SHORT PROBLEM — The records below are to be repeated in full, exactly as they are.

DATA SUPPLIED —
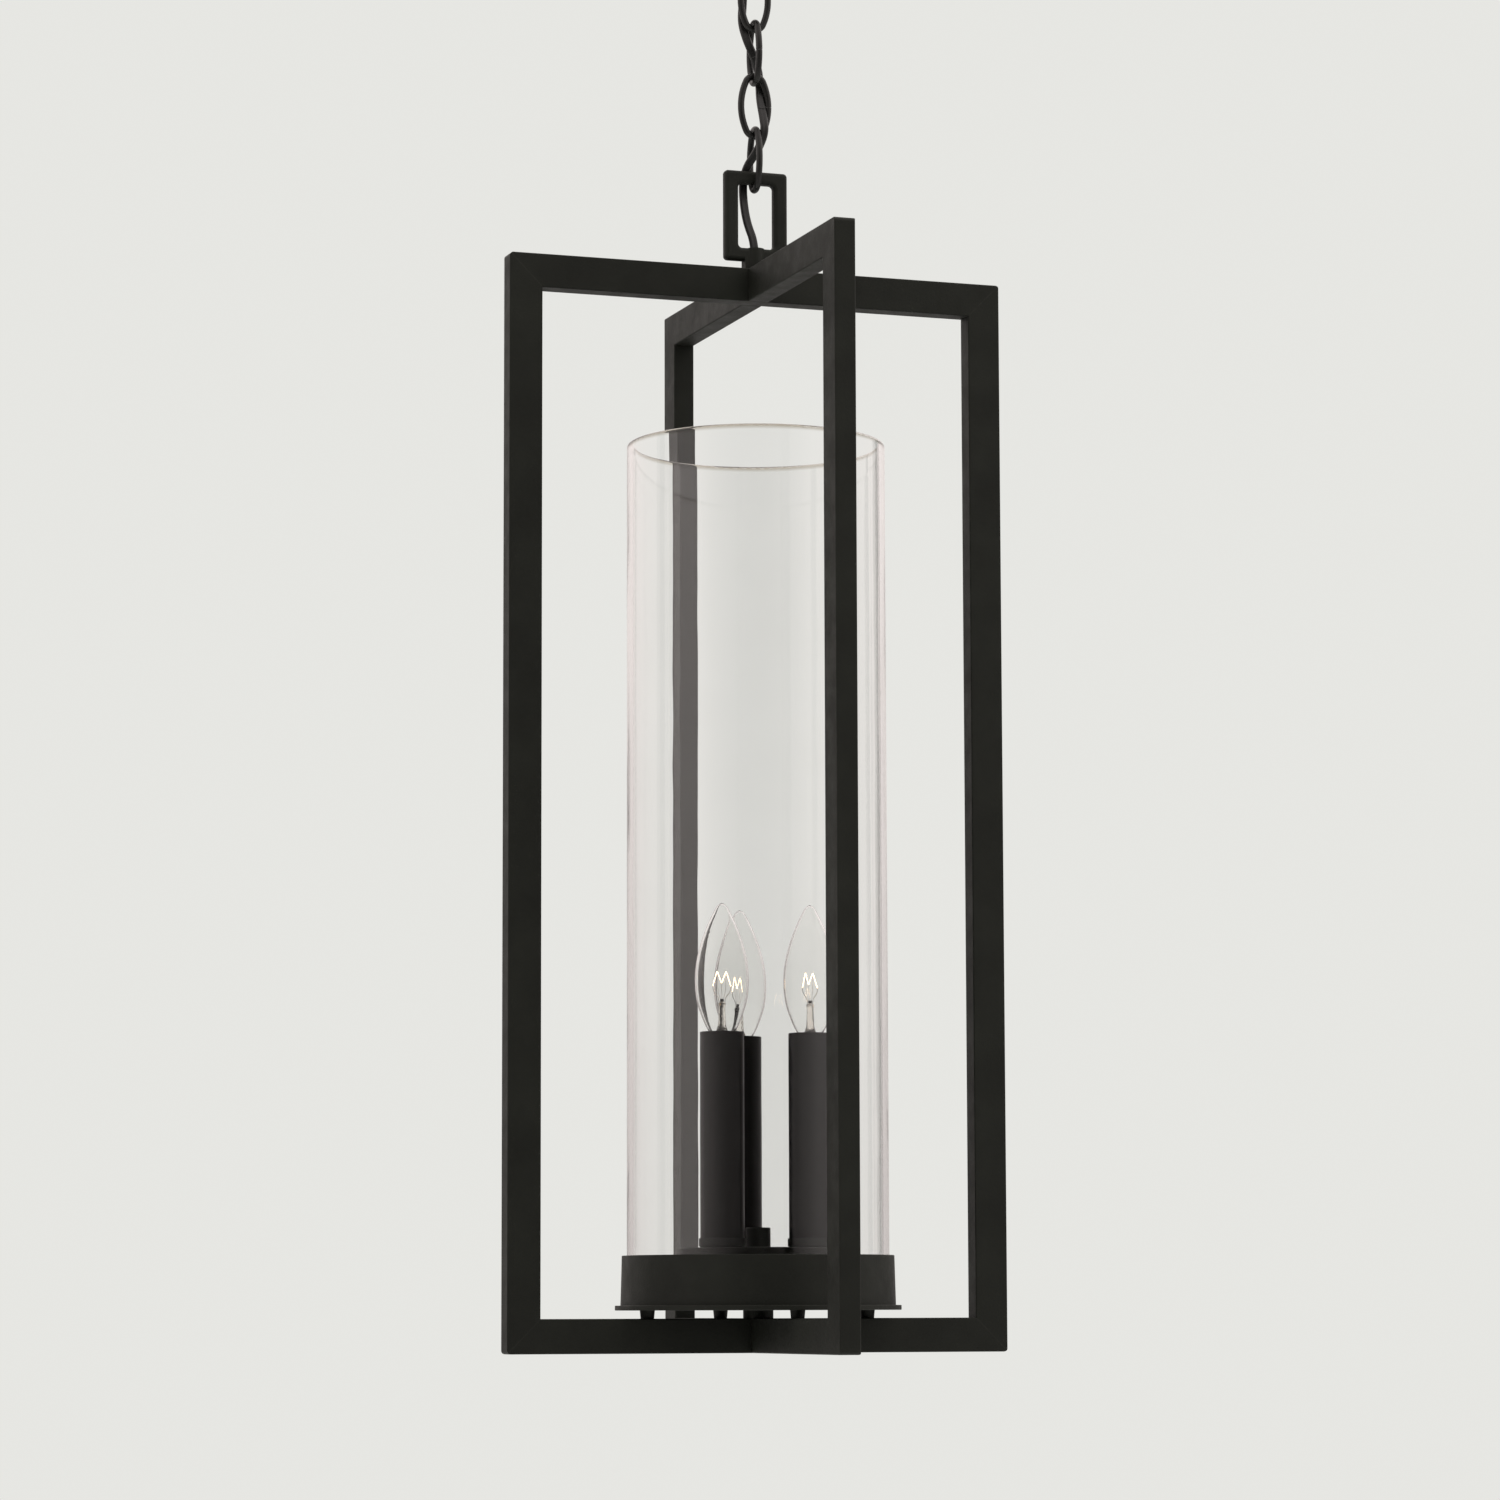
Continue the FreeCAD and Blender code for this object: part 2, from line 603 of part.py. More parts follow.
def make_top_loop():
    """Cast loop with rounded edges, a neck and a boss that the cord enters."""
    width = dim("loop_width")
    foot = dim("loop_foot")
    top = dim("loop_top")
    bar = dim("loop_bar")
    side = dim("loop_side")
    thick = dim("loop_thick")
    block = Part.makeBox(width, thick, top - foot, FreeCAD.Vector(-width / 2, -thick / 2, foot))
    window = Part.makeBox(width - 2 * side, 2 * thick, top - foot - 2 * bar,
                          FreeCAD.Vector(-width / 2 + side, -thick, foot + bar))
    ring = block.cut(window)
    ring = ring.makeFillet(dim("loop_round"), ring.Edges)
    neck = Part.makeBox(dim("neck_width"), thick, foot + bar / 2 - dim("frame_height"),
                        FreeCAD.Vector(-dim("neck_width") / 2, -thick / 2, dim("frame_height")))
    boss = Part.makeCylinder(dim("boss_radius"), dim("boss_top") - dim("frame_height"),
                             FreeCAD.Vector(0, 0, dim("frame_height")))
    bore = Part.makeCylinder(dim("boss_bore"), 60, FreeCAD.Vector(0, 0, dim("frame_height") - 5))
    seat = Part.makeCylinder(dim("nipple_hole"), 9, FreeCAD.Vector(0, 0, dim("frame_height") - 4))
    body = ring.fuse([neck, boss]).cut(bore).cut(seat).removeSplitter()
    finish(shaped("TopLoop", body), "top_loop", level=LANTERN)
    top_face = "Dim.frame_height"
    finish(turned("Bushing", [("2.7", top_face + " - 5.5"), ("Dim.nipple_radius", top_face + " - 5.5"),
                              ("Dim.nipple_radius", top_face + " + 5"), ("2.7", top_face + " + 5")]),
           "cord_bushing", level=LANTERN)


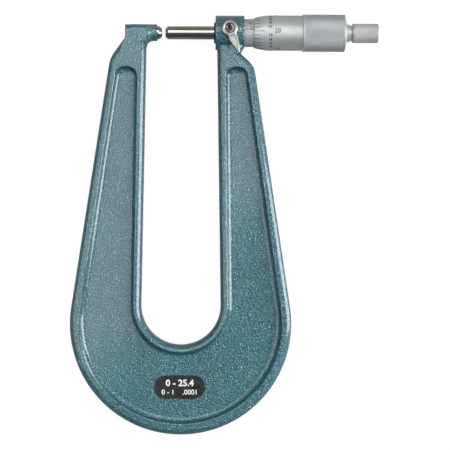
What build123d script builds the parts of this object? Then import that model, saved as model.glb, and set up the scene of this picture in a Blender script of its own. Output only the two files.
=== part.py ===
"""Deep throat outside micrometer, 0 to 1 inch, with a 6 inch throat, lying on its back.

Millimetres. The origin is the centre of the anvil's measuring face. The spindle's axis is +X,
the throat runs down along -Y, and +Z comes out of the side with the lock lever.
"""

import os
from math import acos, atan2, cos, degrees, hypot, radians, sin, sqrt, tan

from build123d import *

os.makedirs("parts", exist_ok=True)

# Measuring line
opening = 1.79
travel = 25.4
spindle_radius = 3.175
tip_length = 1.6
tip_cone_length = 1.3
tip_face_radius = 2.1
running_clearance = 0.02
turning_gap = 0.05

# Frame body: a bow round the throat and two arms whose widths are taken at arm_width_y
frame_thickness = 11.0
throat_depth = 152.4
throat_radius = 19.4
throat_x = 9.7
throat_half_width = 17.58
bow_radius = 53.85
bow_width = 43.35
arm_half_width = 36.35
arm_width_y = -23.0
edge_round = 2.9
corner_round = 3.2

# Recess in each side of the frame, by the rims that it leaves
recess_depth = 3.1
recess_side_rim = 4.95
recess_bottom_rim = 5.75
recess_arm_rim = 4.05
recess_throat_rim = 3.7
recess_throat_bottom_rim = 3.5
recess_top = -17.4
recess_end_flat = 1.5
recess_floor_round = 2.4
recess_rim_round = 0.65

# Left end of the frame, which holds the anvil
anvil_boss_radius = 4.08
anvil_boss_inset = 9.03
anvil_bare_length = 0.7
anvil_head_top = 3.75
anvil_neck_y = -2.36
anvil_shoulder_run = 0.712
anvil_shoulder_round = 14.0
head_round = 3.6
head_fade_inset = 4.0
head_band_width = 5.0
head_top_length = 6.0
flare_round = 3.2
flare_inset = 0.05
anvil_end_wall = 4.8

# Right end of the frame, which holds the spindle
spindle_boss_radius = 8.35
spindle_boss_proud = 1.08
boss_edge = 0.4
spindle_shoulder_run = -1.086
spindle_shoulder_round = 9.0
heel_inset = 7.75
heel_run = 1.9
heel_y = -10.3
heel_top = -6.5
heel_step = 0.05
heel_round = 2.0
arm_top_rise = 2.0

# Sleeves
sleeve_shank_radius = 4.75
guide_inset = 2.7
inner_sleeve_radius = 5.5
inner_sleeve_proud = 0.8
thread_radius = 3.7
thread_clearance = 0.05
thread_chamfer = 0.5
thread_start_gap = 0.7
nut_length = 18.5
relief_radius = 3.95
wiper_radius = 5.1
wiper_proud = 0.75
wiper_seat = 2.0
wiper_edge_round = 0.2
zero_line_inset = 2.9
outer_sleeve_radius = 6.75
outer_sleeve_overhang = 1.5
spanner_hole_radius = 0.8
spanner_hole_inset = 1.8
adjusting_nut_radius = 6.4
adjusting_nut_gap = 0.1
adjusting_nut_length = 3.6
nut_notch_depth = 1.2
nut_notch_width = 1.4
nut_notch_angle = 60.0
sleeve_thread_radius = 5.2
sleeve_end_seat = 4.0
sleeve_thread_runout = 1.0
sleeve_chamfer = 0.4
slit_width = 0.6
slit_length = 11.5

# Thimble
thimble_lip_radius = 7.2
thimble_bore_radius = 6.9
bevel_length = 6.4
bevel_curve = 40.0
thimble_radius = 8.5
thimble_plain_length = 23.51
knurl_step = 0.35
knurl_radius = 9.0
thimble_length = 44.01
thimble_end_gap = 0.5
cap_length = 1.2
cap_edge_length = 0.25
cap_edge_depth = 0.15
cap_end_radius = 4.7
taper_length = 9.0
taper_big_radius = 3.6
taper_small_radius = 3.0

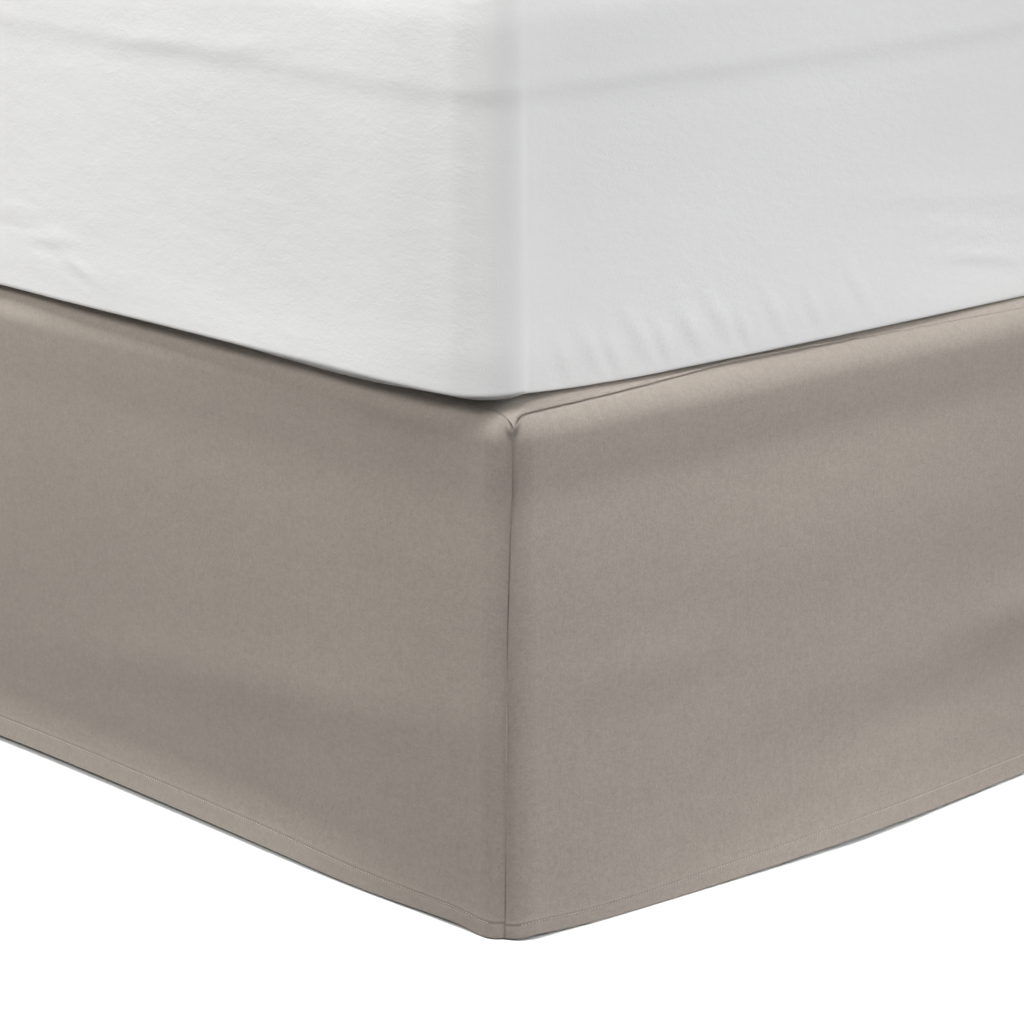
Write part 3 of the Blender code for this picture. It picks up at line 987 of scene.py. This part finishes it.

TASK RESPONSE —
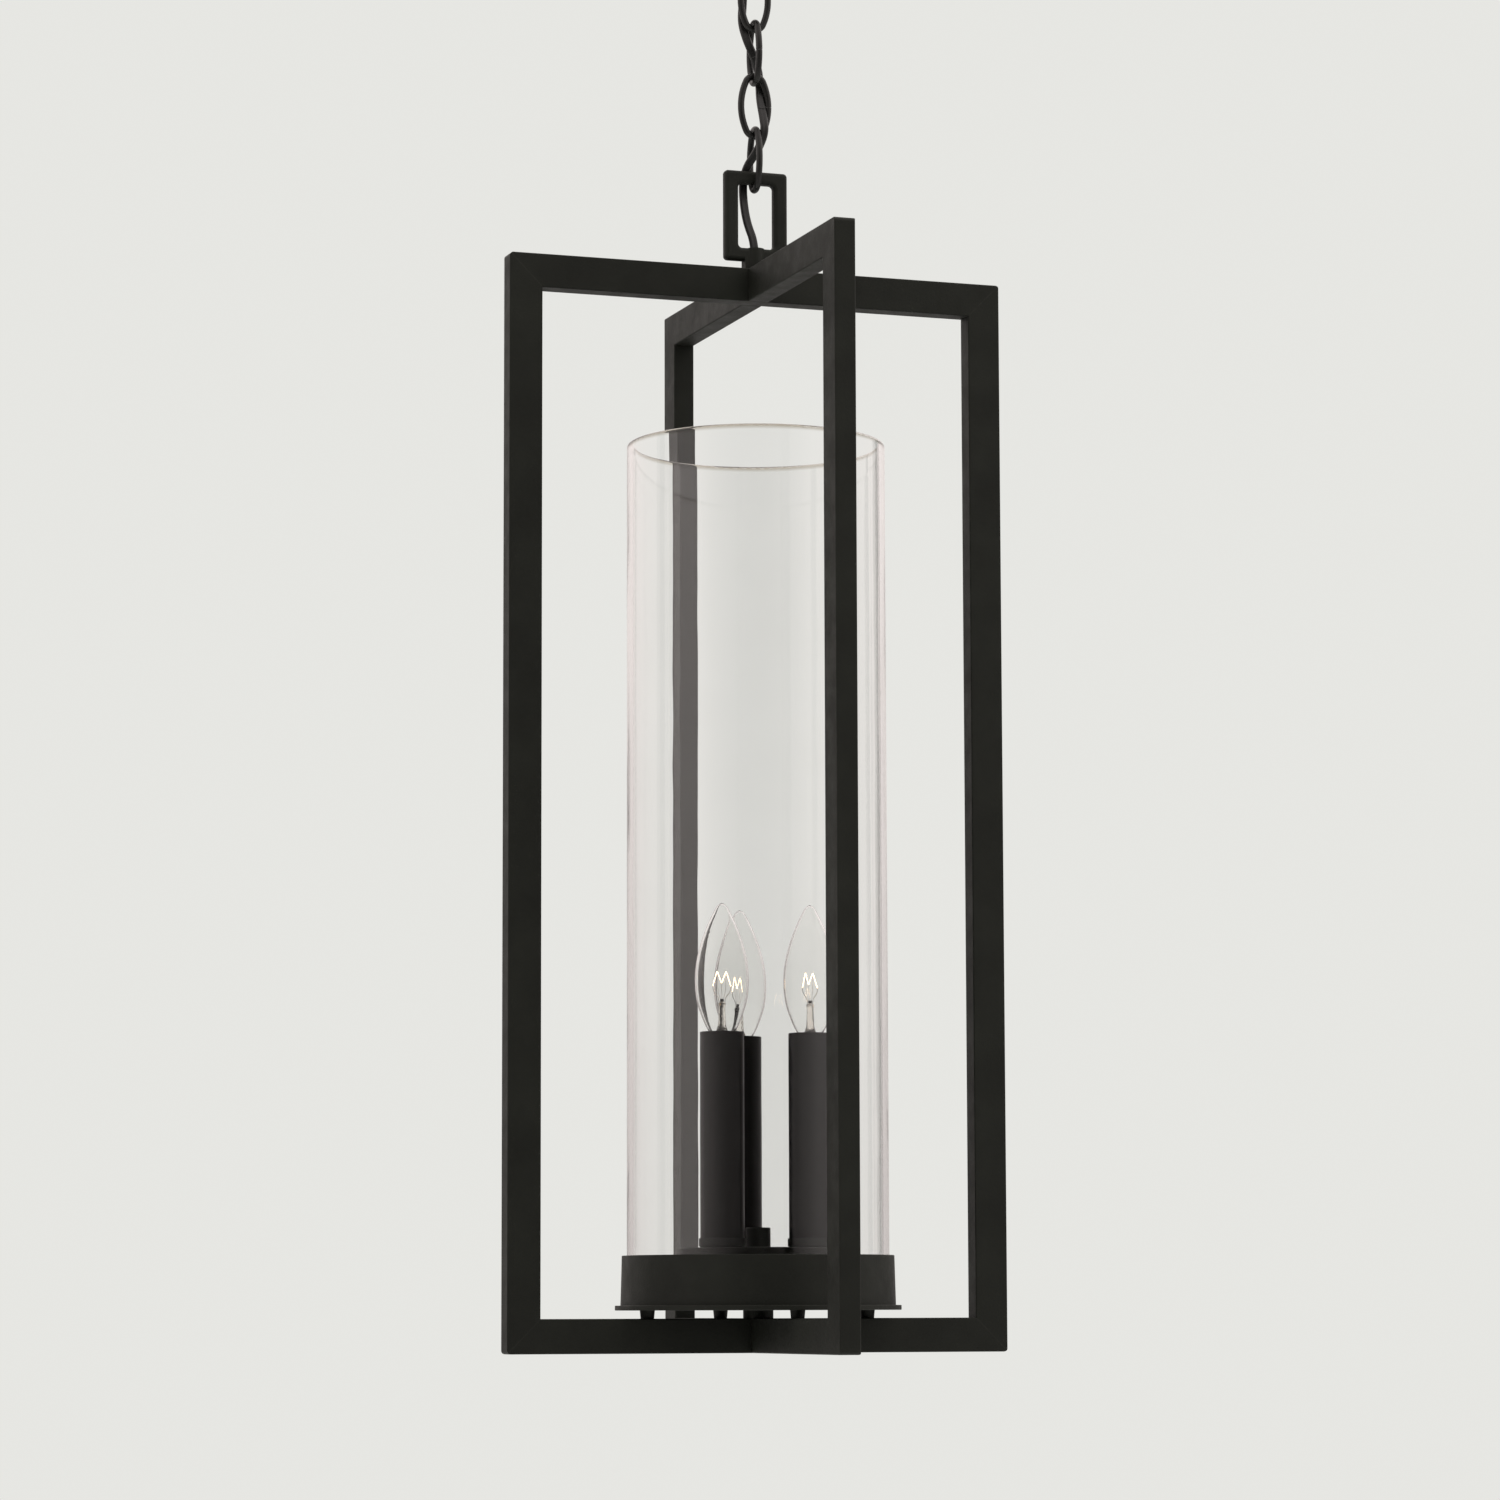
Continue the FreeCAD and Blender code for this object: part 2, from line 603 of part.py. More parts follow.
def make_top_loop():
    """Cast loop with rounded edges, a neck and a boss that the cord enters."""
    width = dim("loop_width")
    foot = dim("loop_foot")
    top = dim("loop_top")
    bar = dim("loop_bar")
    side = dim("loop_side")
    thick = dim("loop_thick")
    block = Part.makeBox(width, thick, top - foot, FreeCAD.Vector(-width / 2, -thick / 2, foot))
    window = Part.makeBox(width - 2 * side, 2 * thick, top - foot - 2 * bar,
                          FreeCAD.Vector(-width / 2 + side, -thick, foot + bar))
    ring = block.cut(window)
    ring = ring.makeFillet(dim("loop_round"), ring.Edges)
    neck = Part.makeBox(dim("neck_width"), thick, foot + bar / 2 - dim("frame_height"),
                        FreeCAD.Vector(-dim("neck_width") / 2, -thick / 2, dim("frame_height")))
    boss = Part.makeCylinder(dim("boss_radius"), dim("boss_top") - dim("frame_height"),
                             FreeCAD.Vector(0, 0, dim("frame_height")))
    bore = Part.makeCylinder(dim("boss_bore"), 60, FreeCAD.Vector(0, 0, dim("frame_height") - 5))
    seat = Part.makeCylinder(dim("nipple_hole"), 9, FreeCAD.Vector(0, 0, dim("frame_height") - 4))
    body = ring.fuse([neck, boss]).cut(bore).cut(seat).removeSplitter()
    finish(shaped("TopLoop", body), "top_loop", level=LANTERN)
    top_face = "Dim.frame_height"
    finish(turned("Bushing", [("2.7", top_face + " - 5.5"), ("Dim.nipple_radius", top_face + " - 5.5"),
                              ("Dim.nipple_radius", top_face + " + 5"), ("2.7", top_face + " + 5")]),
           "cord_bushing", level=LANTERN)


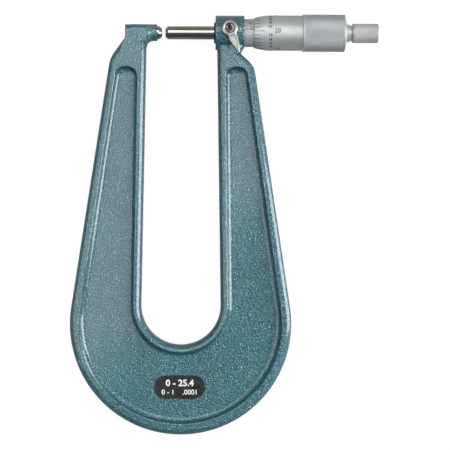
What build123d script builds the parts of this object? Then import that model, saved as model.glb, and set up the scene of this picture in a Blender script of its own. Output only the two files.
=== part.py ===
"""Deep throat outside micrometer, 0 to 1 inch, with a 6 inch throat, lying on its back.

Millimetres. The origin is the centre of the anvil's measuring face. The spindle's axis is +X,
the throat runs down along -Y, and +Z comes out of the side with the lock lever.
"""

import os
from math import acos, atan2, cos, degrees, hypot, radians, sin, sqrt, tan

from build123d import *

os.makedirs("parts", exist_ok=True)

# Measuring line
opening = 1.79
travel = 25.4
spindle_radius = 3.175
tip_length = 1.6
tip_cone_length = 1.3
tip_face_radius = 2.1
running_clearance = 0.02
turning_gap = 0.05

# Frame body: a bow round the throat and two arms whose widths are taken at arm_width_y
frame_thickness = 11.0
throat_depth = 152.4
throat_radius = 19.4
throat_x = 9.7
throat_half_width = 17.58
bow_radius = 53.85
bow_width = 43.35
arm_half_width = 36.35
arm_width_y = -23.0
edge_round = 2.9
corner_round = 3.2

# Recess in each side of the frame, by the rims that it leaves
recess_depth = 3.1
recess_side_rim = 4.95
recess_bottom_rim = 5.75
recess_arm_rim = 4.05
recess_throat_rim = 3.7
recess_throat_bottom_rim = 3.5
recess_top = -17.4
recess_end_flat = 1.5
recess_floor_round = 2.4
recess_rim_round = 0.65

# Left end of the frame, which holds the anvil
anvil_boss_radius = 4.08
anvil_boss_inset = 9.03
anvil_bare_length = 0.7
anvil_head_top = 3.75
anvil_neck_y = -2.36
anvil_shoulder_run = 0.712
anvil_shoulder_round = 14.0
head_round = 3.6
head_fade_inset = 4.0
head_band_width = 5.0
head_top_length = 6.0
flare_round = 3.2
flare_inset = 0.05
anvil_end_wall = 4.8

# Right end of the frame, which holds the spindle
spindle_boss_radius = 8.35
spindle_boss_proud = 1.08
boss_edge = 0.4
spindle_shoulder_run = -1.086
spindle_shoulder_round = 9.0
heel_inset = 7.75
heel_run = 1.9
heel_y = -10.3
heel_top = -6.5
heel_step = 0.05
heel_round = 2.0
arm_top_rise = 2.0

# Sleeves
sleeve_shank_radius = 4.75
guide_inset = 2.7
inner_sleeve_radius = 5.5
inner_sleeve_proud = 0.8
thread_radius = 3.7
thread_clearance = 0.05
thread_chamfer = 0.5
thread_start_gap = 0.7
nut_length = 18.5
relief_radius = 3.95
wiper_radius = 5.1
wiper_proud = 0.75
wiper_seat = 2.0
wiper_edge_round = 0.2
zero_line_inset = 2.9
outer_sleeve_radius = 6.75
outer_sleeve_overhang = 1.5
spanner_hole_radius = 0.8
spanner_hole_inset = 1.8
adjusting_nut_radius = 6.4
adjusting_nut_gap = 0.1
adjusting_nut_length = 3.6
nut_notch_depth = 1.2
nut_notch_width = 1.4
nut_notch_angle = 60.0
sleeve_thread_radius = 5.2
sleeve_end_seat = 4.0
sleeve_thread_runout = 1.0
sleeve_chamfer = 0.4
slit_width = 0.6
slit_length = 11.5

# Thimble
thimble_lip_radius = 7.2
thimble_bore_radius = 6.9
bevel_length = 6.4
bevel_curve = 40.0
thimble_radius = 8.5
thimble_plain_length = 23.51
knurl_step = 0.35
knurl_radius = 9.0
thimble_length = 44.01
thimble_end_gap = 0.5
cap_length = 1.2
cap_edge_length = 0.25
cap_edge_depth = 0.15
cap_end_radius = 4.7
taper_length = 9.0
taper_big_radius = 3.6
taper_small_radius = 3.0

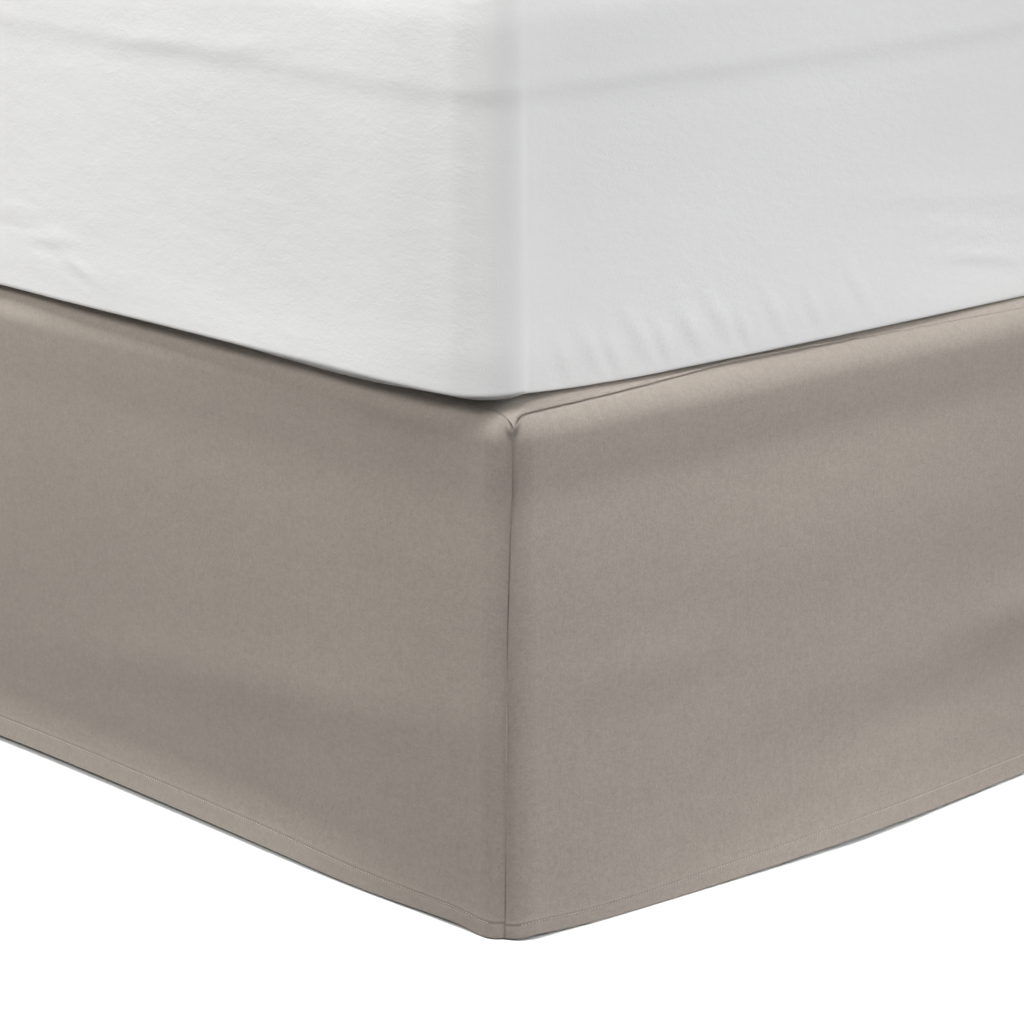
Write part 3 of the Blender code for this picture. It picks up at line 987 of scene.py. This part finishes it.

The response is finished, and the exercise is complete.